A Gentle Challenge
I have never before set a broad reading goal. For the past five years my goal has simply been to read. For the past two, I have actually kept lists of the books I have read. While I enjoy looking back on the lists and am thankful for all I have read, I think I’m ready for a gentle challenge.
I unintentionally stumbled upon the desire to set a reading goal for the year; it was not a well-thought-out New Year’s resolution. At Christmas my brother left a section of his Financial Times lying around. An enticing picture of a stack of books loomed before me on the front page of the Life & Arts section. How could I resist? Before I knew it, I had read Alice Fishburn’s article, “What I learnt from reading a year of books by only women.” Setting a literary challenge was not new to Fishburn, and the idea appealed to me. With less than a week left of 2018, I was furiously brainstorming and rejecting ideas for my own reading challenge.

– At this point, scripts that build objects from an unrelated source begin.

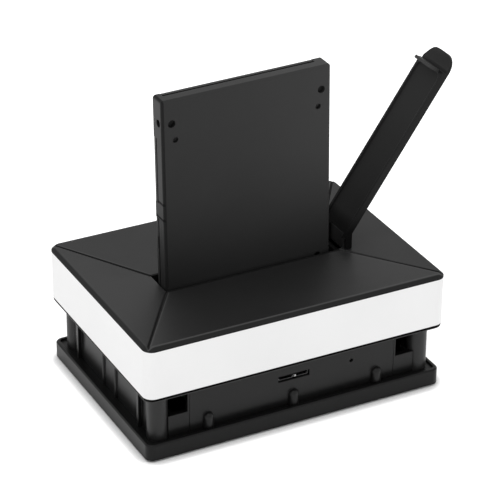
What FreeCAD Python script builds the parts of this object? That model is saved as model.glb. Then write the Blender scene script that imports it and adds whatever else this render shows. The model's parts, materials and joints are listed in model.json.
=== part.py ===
import FreeCAD, Part
import os
from math import cos, pi, radians, sin

# Desktop dock for a bare 2.5-inch drive: a funnel-topped housing on a narrow waist and a base plate,
# a drive standing in the slot, and a flap lid on a pin at the slot's right-hand end.
# Millimetres. +Z is up, -Y is the side with the port, +X is the hinge end, and z = 0 is the table.

V = FreeCAD.Vector

# Docked drive, 2.5-inch form factor, 7 mm high, standing on its connector end. It leans by drive_lean degrees
# towards the slot's left-hand end, within its play in the slot.
drive_width = 69.85
drive_length = 100.2
drive_thickness = 7.0
drive_lean = 1.0
drive_hole_spacing = 61.72
drive_hole_from_top = 9.6
drive_hole_from_plug = 14.0
drive_hole_radius = 1.5
drive_hole_depth = 2.0
drive_wall = 1.3
drive_face_wall = 1.1
drive_split = 4.4
drive_bevel = 0.8
drive_corner_radius = 1.2
drive_back_inset = 0.15
drive_seam_width = 1.2
drive_seam_depth = 1.0
lug_thickness = 0.8
left_lug_width = 2.8
right_lug_width = 4.5
corner_lug_length = 16.4
side_lug_from_top = 43.1
side_lug_length = 6.5
seam_notch_from_top = 57.6
seam_notch_length = 5.5
seam_notch_width = 1.7
insert_boss_width = 7.6
insert_boss_height = 7.0
insert_boss_depth = 4.2
side_hole_depth = 2.2
side_hole_from_face = 2.8
case_screw_from_side = 5.4
case_screw_from_end = 16.3
case_screw_head_radius = 1.1
case_screw_head_height = 0.6
case_screw_shank_radius = 0.7
case_screw_sink = 0.9
case_screw_seat = 2.4
case_screw_boss_radius = 2.0
case_screw_pilot_depth = 3.4
case_screw_cross_width = 0.3
case_screw_cross_length = 1.5
drive_board_thickness = 1.0
drive_board_width = 54.0
drive_board_length = 62.0
drive_board_face = 2.4
flash_length = 18.0
flash_width = 12.0
flash_height = 1.1
flash_column_spacing = 27.0
flash_row_spacing = 15.0
flash_from_board_end = 22.0
controller_size = 14.0
controller_from_plug = 6.0

# Drive plug: tongues in a recess of the drive's end
plug_offset = 4.8
plug_recess_width = 38.6
plug_recess_thickness = 4.7
plug_recess_depth = 5.4
plug_centre_depth = 3.4
plug_block_height = 3.2
tongue_thickness = 1.2
tongue_height = 4.7
power_tongue_width = 20.6
signal_tongue_width = 10.4
tongue_gap = 2.3
tongue_key = 1.1
power_contacts = 15
signal_contacts = 7
contact_pitch = 1.27
contact_width = 0.8
contact_proud = 0.08

# Upper housing: white band between the under pan and the funnel-shaped cover
shell_length = 126.0
shell_width = 89.0
shell_corner_radius = 4.0
least_radius = 0.2
band_height = 19.8
band_wall = 2.0
rim_height = 1.9
rim_land = 1.35
funnel_fall = 1.75
cover_wall = 2.0
skirt_height = 4.0
skirt_wall = 1.4
hip_groove_width = 1.0
hip_groove_depth = 0.5

# Slot in the cover and the guide below it
slot_play_length = 4.35
slot_play_width = 6.4
slot_front_gap = 1.2
slot_left_gap = 0.66
slot_corner_radius = 0.5
slot_depth = 22.43
guide_wall = 1.6
guide_floor = 1.6
guide_rib_width = 1.2
guide_rib_pitch = 3.6
guide_rib_count = 2
guide_rib_drop = 5.0
guide_ear_length = 9.0
guide_ear_reach = 8.0
guide_ear_thickness = 2.0
guide_ear_offset = 26.0
guide_ear_radius = 2.0
guide_boss_radius = 3.0

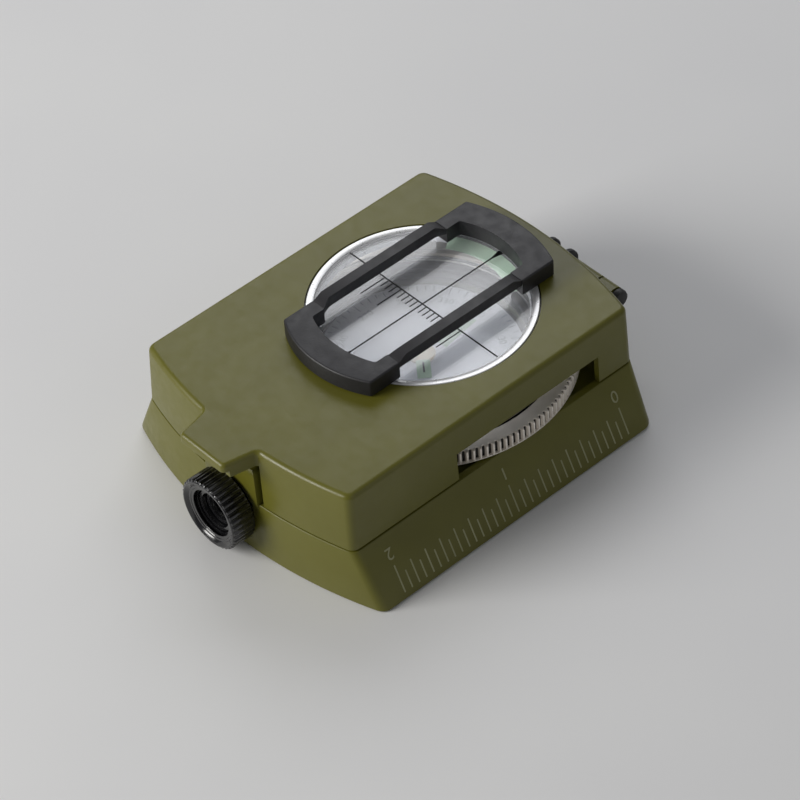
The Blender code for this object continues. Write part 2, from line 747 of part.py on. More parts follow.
def frame_bar(side, look):
    """One side bar, lofted along Y. It rises above the end plates and stands clear of the lid."""
    near, far = BAR_ENDS
    low, high = BAR_HEIGHTS
    inner, outer = BAR_SPAN
    leg = FRAME_INNER_HALF + 0.1
    root = FRAME_TOP - 0.1
    sections = [(near - 2.0, leg, root), (near, leg, root), (near + BAR_RISE, inner, high)]
    sections += [(near + far - y, across, top) for y, across, top in reversed(sections)]
    rings = []
    for y, across, top in sections:
        corners = [(across, low), (outer, low), (outer, top), (across, top)]
        rings.append([(side * x, y, z) for x, z in corners])
    return loft(f"frame_bar_{side}", rings, look)


def frame_pin(looks):
    rod("frame_pin", FRAME_AXIS, FRAME_PIN_RADIUS, -4.9, 4.9, looks["steel"], "X", 16)


def main():
    clear_scene()
    looks = make_materials()
    base_shell(looks)
    bottom_cover(looks)
    bottom_screws(looks)
    capsule(looks)
    bezel_spring(looks)
    eyepiece_tube(looks)
    hinge_hardware(looks)
    compass_card(looks)
    bezel_ring(looks)
    focus_ring(looks)
    lens_group(looks)
    lid_shell(looks)
    window_set(looks)
    sight_frame(looks)
    frame_pin(looks)


main()
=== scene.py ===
"""Looks for the pocket sighting compass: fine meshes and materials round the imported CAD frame.

Lengths in the geometry functions are millimetres in the CAD's frame: +Y is the sighting
direction, +X the ruler side, +Z up. Each fine mesh stands for the CAD node it replaces.
"""

import json
import math

import bmesh
import bpy
from mathutils import Matrix, Vector

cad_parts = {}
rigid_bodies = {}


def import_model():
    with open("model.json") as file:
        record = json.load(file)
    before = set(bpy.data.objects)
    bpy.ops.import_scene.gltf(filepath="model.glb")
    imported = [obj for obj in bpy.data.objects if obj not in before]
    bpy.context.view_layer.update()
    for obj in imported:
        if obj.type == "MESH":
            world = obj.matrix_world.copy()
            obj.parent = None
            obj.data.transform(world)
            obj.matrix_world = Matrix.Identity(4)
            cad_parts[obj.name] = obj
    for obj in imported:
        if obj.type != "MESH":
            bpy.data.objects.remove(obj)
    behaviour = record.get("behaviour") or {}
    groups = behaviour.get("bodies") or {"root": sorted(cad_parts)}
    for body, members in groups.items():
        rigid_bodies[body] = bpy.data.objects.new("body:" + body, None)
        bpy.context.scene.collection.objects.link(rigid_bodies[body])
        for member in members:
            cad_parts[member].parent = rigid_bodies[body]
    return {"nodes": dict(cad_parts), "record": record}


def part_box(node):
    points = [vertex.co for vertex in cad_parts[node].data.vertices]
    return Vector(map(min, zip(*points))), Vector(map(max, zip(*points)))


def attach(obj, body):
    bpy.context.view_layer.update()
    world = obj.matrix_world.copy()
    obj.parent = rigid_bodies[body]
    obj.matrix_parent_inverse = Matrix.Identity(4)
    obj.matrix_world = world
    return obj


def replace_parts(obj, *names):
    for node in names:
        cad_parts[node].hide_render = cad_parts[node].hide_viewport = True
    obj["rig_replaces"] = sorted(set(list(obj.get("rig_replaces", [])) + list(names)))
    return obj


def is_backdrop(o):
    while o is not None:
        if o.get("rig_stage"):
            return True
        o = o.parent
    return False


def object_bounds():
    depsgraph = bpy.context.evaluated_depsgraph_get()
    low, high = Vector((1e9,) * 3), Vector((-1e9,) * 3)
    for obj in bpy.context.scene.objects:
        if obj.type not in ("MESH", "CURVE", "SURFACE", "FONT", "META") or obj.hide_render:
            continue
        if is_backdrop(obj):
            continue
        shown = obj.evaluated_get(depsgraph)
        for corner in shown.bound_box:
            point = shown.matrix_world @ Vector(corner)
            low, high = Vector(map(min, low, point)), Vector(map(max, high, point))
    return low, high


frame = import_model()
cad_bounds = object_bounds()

MM = 0.001
GAP = 0.3  # clearance between pieces

# Case.
LID_HALF_WIDTH = 25.1
END_REACH = 34.6
END_RADIUS = 87.0
CORNER_RADIUS = 1.7
SEAM = 10.9
SEAM_GAP = 0.15
LID_TOP = 22.8
DRAFT = 0.5
WALL = 1.1
TOP_PLATE = 1.4
EDGE_ROUND = 1.0
RULER_SIDE = 31.3
PLAIN_SIDE = 31.0
BASE_END_FLARE = 1.5
BASE_EDGE = 0.6
DECK_TOP = 9.6
DECK_UNDER = 8.0
RIM_WALL = 1.3
COVER_THICK = 1.2
BOSS = (21.5, 27.0)
BOSS_RADIUS = 2.4

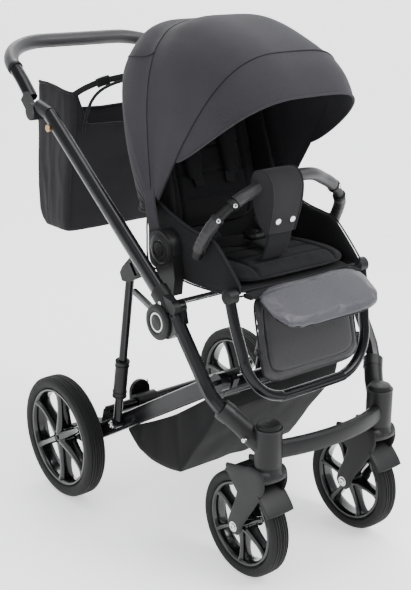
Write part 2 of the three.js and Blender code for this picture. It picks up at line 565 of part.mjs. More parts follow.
const basketSide = [[-296, 366], [-286, 322], [-150, 140], [-60, 126], [8, 142], [36, 172]];
const basketHollow = [[-340, 420], [-290, 366], [-281, 325], [-148, 146], [-60, 132], [6, 148],
  [29, 172], [60, 260]];
add('basket', cut(prism(-BASKET.halfX, BASKET.halfX, basketSide),
  prism(-BASKET.halfX + BASKET.skin, BASKET.halfX - BASKET.skin, basketHollow)), DARK_FABRIC);

export default group;
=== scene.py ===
"""Pushchair looks: fabrics, leatherette, moulded parts and paint around the CAD frame.

Lengths are written in millimetres and turned into metres where a mesh is made.
The child faces -Y, +Z is up, and "right" is the -X side.
"""

import logging
import math
from dataclasses import dataclass
from enum import Enum
from typing import Callable, Iterable, Sequence, Union

import bpy
import numpy as np
from mathutils import Matrix, Vector, noise


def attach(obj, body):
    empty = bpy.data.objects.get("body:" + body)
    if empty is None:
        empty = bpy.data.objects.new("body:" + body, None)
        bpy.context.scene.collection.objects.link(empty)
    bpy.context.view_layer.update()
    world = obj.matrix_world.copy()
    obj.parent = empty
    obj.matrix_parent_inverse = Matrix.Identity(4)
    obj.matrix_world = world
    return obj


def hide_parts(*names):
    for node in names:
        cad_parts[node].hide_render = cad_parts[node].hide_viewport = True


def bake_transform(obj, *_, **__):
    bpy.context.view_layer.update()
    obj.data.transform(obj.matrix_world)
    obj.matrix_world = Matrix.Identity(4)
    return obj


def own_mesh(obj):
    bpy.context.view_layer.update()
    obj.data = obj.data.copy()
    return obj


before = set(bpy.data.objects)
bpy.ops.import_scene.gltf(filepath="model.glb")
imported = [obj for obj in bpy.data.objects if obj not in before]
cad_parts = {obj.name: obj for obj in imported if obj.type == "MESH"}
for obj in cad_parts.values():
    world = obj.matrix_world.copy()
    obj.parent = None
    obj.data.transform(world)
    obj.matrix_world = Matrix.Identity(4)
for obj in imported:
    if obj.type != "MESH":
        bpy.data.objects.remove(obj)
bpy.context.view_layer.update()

log = logging.getLogger("pushchair")
MM = 0.001
Point = Sequence[float]
Colour = tuple[float, float, float, float]
SIDES = (("right", -1), ("left", 1))


# ---------------------------------------------------------------- shader maths
def srgb(red: float, green: float, blue: float) -> Colour:
    """Turn 0-255 screen values into a linear colour.

    Args:
        red: Red, 0 to 255.
        green: Green, 0 to 255.
        blue: Blue, 0 to 255.

    Returns:
        The linear colour with alpha 1.
    """
    def linear(value: float) -> float:
        """Linear value of one screen channel."""
        v = value / 255
        return v / 12.92 if v <= 0.04045 else ((v + 0.055) / 1.055) ** 2.4
    return (linear(red), linear(green), linear(blue), 1.0)


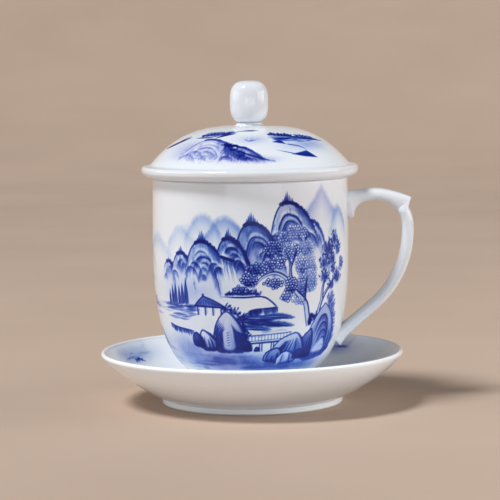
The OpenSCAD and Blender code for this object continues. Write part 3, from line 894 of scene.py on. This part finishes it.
def lid_back(sheet):
    """Two quieter groups behind, and the water between them."""
    peak(sheet, (92, 15), (10, 16, 10, 10), 2.5, tone=0.36, folds=3, tall=1.4, ink=0.62)
    peak(sheet, (104, 11.5), (5, 12, 6, 7), 2.5, tone=0.5, folds=2, tall=1.2, ink=0.75)
    rock(sheet, (-92, 3), (-85, 13), (-77, 3), bulge=0.1, ribs=4, ink=0.75)
    branch(sheet, [(-82, 6), (-78, 13), (-72, 17)], 1.4, 0.7)
    leaves(sheet, (-74, 19.5), (5, 2.6), 0.6)
    leaves(sheet, (-80, 16.5), (4, 2.2), 0.7)
    for left, right in ((-110, -62), (60, 112)):
        streaks(sheet, left, right, 3, 8, 0.32, 20, 10)


def lid_sheet():
    """The dome's scenery, which fades out just above the flange."""
    sheet = Sheet(-121, 121, -4, 44, seed=11)
    lid_hill(sheet)
    lid_far_bank(sheet)
    lid_right_shore(sheet)
    lid_back(sheet)
    bare_foot, mist = 1.2, 3.0
    sheet.tone *= np.clip((sheet.y[:, None] - bare_foot) / mist, 0, 1)
    return sheet


def saucer_sheet():
    """Two small shores with a far wash above each."""
    sheet = Sheet(-174, 174, -2, 60, seed=5, cell=0.4)
    for x in (-111, 139):
        sheet.cloud((x, 9), (13, 5), 0.22)
        sheet.hill((x - 2, 13), 9, 5, 0.22)
        streaks(sheet, x - 9, x + 9, 7.5, 10.5, 0.5, 10, 9)
        needles(sheet, (x, 12.0), (3.2, 1.1), 0.75, 22)
    return sheet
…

At the same time, my mom was eager to share a treasure she had bought for $.50 at a library book sale. “Something I would never have picked up if I hadn’t been going to these Charlotte Mason retreats with you,” she said. It was The Norton Anthology of Short Fiction, Fourth Edition. Her anthology lured me in. A quick search revealed there are now eight editions, and the book comes in both a standard edition (with over 152 stories from 130 authors) and a shorter edition (with 73 stories from 69 authors). I settled on the shorter sixth edition, as it was available in like-new condition from Better World Books for less than $4.
The Goal
My goal is twofold. First, I will read the anthology in a year, my plan being to read roughly six short stories a month. Then, I will choose a novel from one of the authors featured that month. Six short stories and a novel a month–a gentle challenge. I’m looking forward to the reading adventure of this year and meeting many new authors I would otherwise never have known.
![Dawn Rhymer - Charlotte Mason Educational Retreat](https://cmercolorado.com/wp-content/uploads/2018/02/1439237322.png)
You may learn more about Dawn on the CMER speaker page.
JANUARY
NOVEL
Uncle Tom’s Cabin (Harriet Beecher Stowe). I had to pick a novel before my anthology arrived in the mail. As it turns out, Stowe is not featured in the anthology, but that is OK.
SHORT STORIES
Young Goodman Brown (Nathaniel Hawthorne)
The Fall of the House of Usher (Edgar Allan Poe)
Bartleby, the Scrivener (Herman Melville)
The Death of Ivan Ilych (Leo Tolstoy)
LOOKING FORWARD TO FEBRUARY
The Scarlet Letter (Hawthorne). I chose this book for pragmatic reasons; it is the shortest. The other options I considered were Moby Dick (Melville), War and Peace (Tolstoy), and Anna Karenina (Tolstoy).
FEBRUARY
NOVEL
The Scarlet Letter (Hawthorne)
SHORT STORIES
An Occurrence at Owl Creek Bridge (Ambrose Bierce)
Boule de Suif (Guy de Maupassant)
The Story of an Hour (Kate Chopin)
The Lady with the Dog (Anton Chekhov)
The Yellow Wallpaper (Charlotte Perkins Gilman)
LOOKING FORWARD TO MARCH
Persuasion (Austen). You will see that Austen is not listed among the authors above. This is because almost none of the authors above have written a novel. The closest is Chopin’s The Awakening. In some places I see it listed as a novel and in some places as a short story. It is also a controversial novel. I have checked it out from the library, but I have not yet decided if I’m going to read it. I don’t mind reading about the topic, but I don’t know how racy the novel will be. So, having never read an Austen novel, now seems like the perfect time. Of all her novels, I have chosen Persuasion, because I think it is the shortest (are we seeing a pattern?).